By Awyetu Asabe Hope

Nigeria spent N7.65 trillion on food and beverage imports in 2025, yet hunger and malnutrition continue to worsen, highlighting a disconnect between food supply and access.

According to data from the National Bureau of Statistics, this marks a steady increase from N6.58 trillion in 2024 and N3.83 trillion in 2023, underscoring the country’s growing reliance on imported food.

Despite this surge, the Food and Agriculture Organization reports that around 27.2 million Nigerians are currently food insecure.

Projections suggest this could rise to 34.7 million between June and August 2026 if urgent interventions are not implemented.

Experts say rising imports have not translated into better nutrition due to low incomes, high unemployment, inflation, and poor logistics.

Even when food is available, many households cannot afford it,” said Professor Beatrice Ogunba, a public health nutritionist at Obafemi Awolowo University. She added that much of the imported food is ultra-processed, nutrient-poor, and energy-dense, contributing to both obesity and nutrient deficiencies.

Economic analysts also cite high production and processing costs, transport challenges, and exchange rate depreciation as factors that push up the final price of imported food.

“Structural inefficiencies mean that import volumes do not automatically translate into affordability for households,” said Dr. Muda Yusuf, CEO of the Centre for the Promotion of Private Enterprise.

Nutrition specialists warn that Nigeria faces a double burden of malnutrition: persistent undernutrition alongside rising rates of overweight and obesity.
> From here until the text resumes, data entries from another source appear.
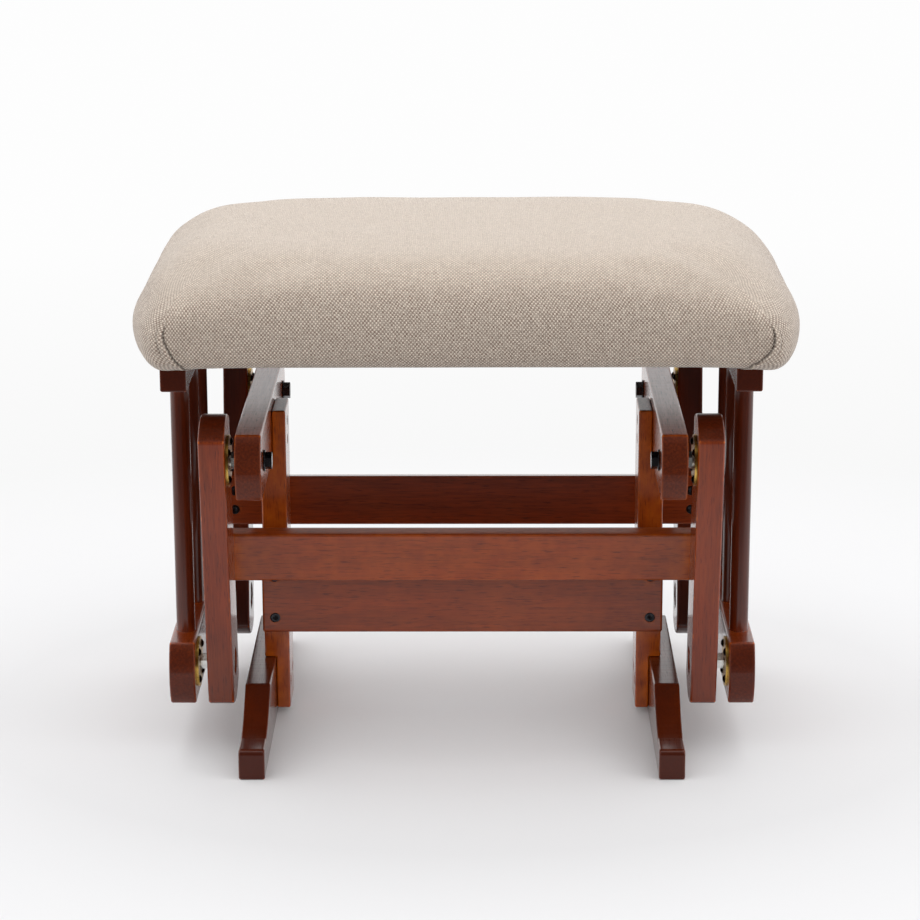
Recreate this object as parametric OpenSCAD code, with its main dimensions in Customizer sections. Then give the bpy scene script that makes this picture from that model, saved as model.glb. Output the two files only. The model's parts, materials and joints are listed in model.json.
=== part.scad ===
// Glider ottoman: a cushioned footrest whose seat hangs on four swinging arms
// from a fixed wooden base. The two arm pairs and the seat form a four-bar
// linkage with its pivot axes along X. The origin is on the floor under the
// middle, +X is to the right, +Y is to the back and +Z is up.

/* [Boards] */
// Thickness of the foot, arm and rail boards
board_t = 22; // [18:1:26]
// Width of the arm and pivot rail boards
board_w = 56; // [50:1:64]
// Radius of the rounded board ends
nose_r = 45; // [34:0.5:60]
// Distance from a pivot to the tip of a rail
tip_reach = 34.5; // [33:0.5:46]

/* [Base] */
// Width over the outer faces of the feet
base_w = 374; // [340:1:440]
// Length of a foot, front to back
foot_len = 365; // [320:1:430]
// Height of the middle of a foot
foot_h = 54.5; // [48:0.5:66]
// Height of a toe
toe_h = 26; // [18:1:32]
// Length of the level top of a toe
toe_land = 31; // [22:1:38]
// Length of the sweep from a toe up to the middle of the foot
toe_sweep = 56; // [46:1:70]
// Radius of the sweep
toe_sweep_r = 146; // [110:1:220]
// Radius of the toe's top corner
toe_corner_r = 5; // [3:0.5:10]
// Thickness of the uprights
upright_t = 22; // [18:1:26]
// Width of the uprights, front to back
upright_w = 49; // [40:1:60]
// Height of a pivot rail above the top of its upright
rail_rise = 10.5; // [0:0.5:16]
// Gap between the uprights and the floor
upright_lift = 7; // [2:0.5:9]
// Depth of the half laps cut in the uprights
lap_depth = 10; // [6:1:12]
// Thickness of the stretcher
stretcher_t = 16; // [12:1:20]
// Height of the stretcher board
stretcher_h = 64; // [56:1:70]
// Height of the stretcher's lower edge
stretcher_low = 83; // [74:1:88]

/* [Linkage] */
// Height of the upper pivots
upper_pivot_h = 261.5; // [252:0.5:270]
// Height of the lower pivots
lower_pivot_h = 74.5; // [72:0.5:88]
// Distance between the front and rear upper pivots
upper_spread = 246; // [226:1:270]
// Distance between the front and rear lower pivots
lower_spread = 185; // [170:1:206]
// Length of an arm above its upper pivot
arm_top_reach = 38.5; // [33:0.5:44]
// Length of an arm below its lower pivot
arm_foot_reach = 35; // [33:0.5:44]
// Gap between a pivot rail and an arm
upper_gap = 8; // [7:0.5:12]
// Gap between an arm and a seat rail
lower_gap = 10; // [8:0.5:14]
// Height of the crossbars
crossbar_h = 44; // [34:1:52]
// Thickness of the crossbars
crossbar_t = 16; // [12:0.5:20]

/* [Seat frame] */
// Height of the lower seat rails
lower_rail_h = 54.5; // [48:0.5:58]
// Distance from the lower pivots down to the lower edge of the lower seat rails
lower_rail_drop = 29.5; // [26:0.5:32]
// Diameter of the posts
post_d = 16; // [12:0.5:18]
// Distance between posts, centre to centre
post_pitch = 82; // [70:1:90]
// Depth of a post's end in a lower rail
post_foot = 9; // [6:0.5:9]
// Depth of a post's end in a top rail
post_head = 12; // [8:0.5:16]
// Height of the top rails
top_rail_h = 30; // [24:1:36]
// Length of the top rails
top_rail_len = 264; // [240:1:300]
// Rise from the upper pivots to the top of the top rails
seat_rise = 90.5; // [80:0.5:112]

/* [Cushion] */
// Overhang of the cushion past the seat rails, on each side
cushion_overhang = 29.5; // [26:0.5:46]
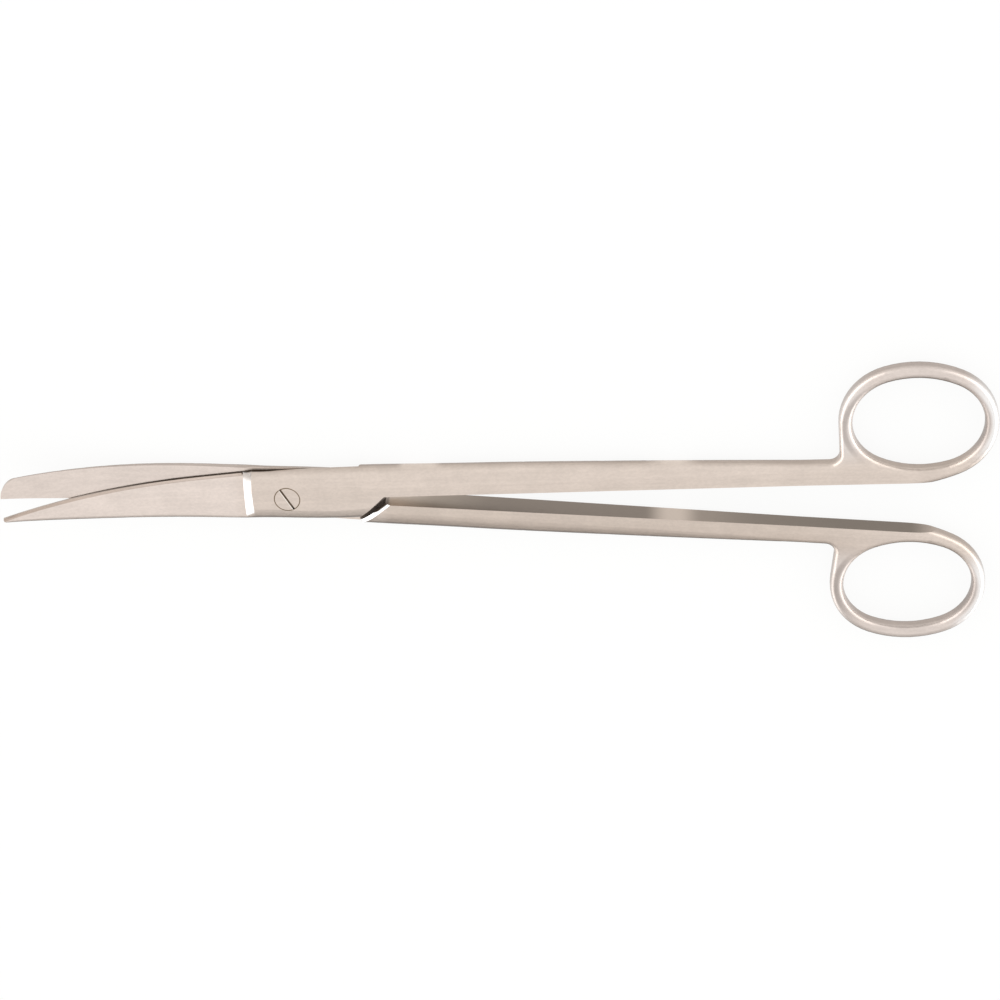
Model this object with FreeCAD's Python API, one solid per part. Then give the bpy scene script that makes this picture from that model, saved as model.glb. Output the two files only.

Experts call for increased local production of nutrient-dense foods, widespread nutrition education, and strengthened fortification programmes to ensure that food availability leads to better health outcomes.

The trend highlights the urgent need for policy interventions that improve both food access and diet quality, ensuring that rising imports contribute meaningfully to nutrition security rather than simply increasing supply.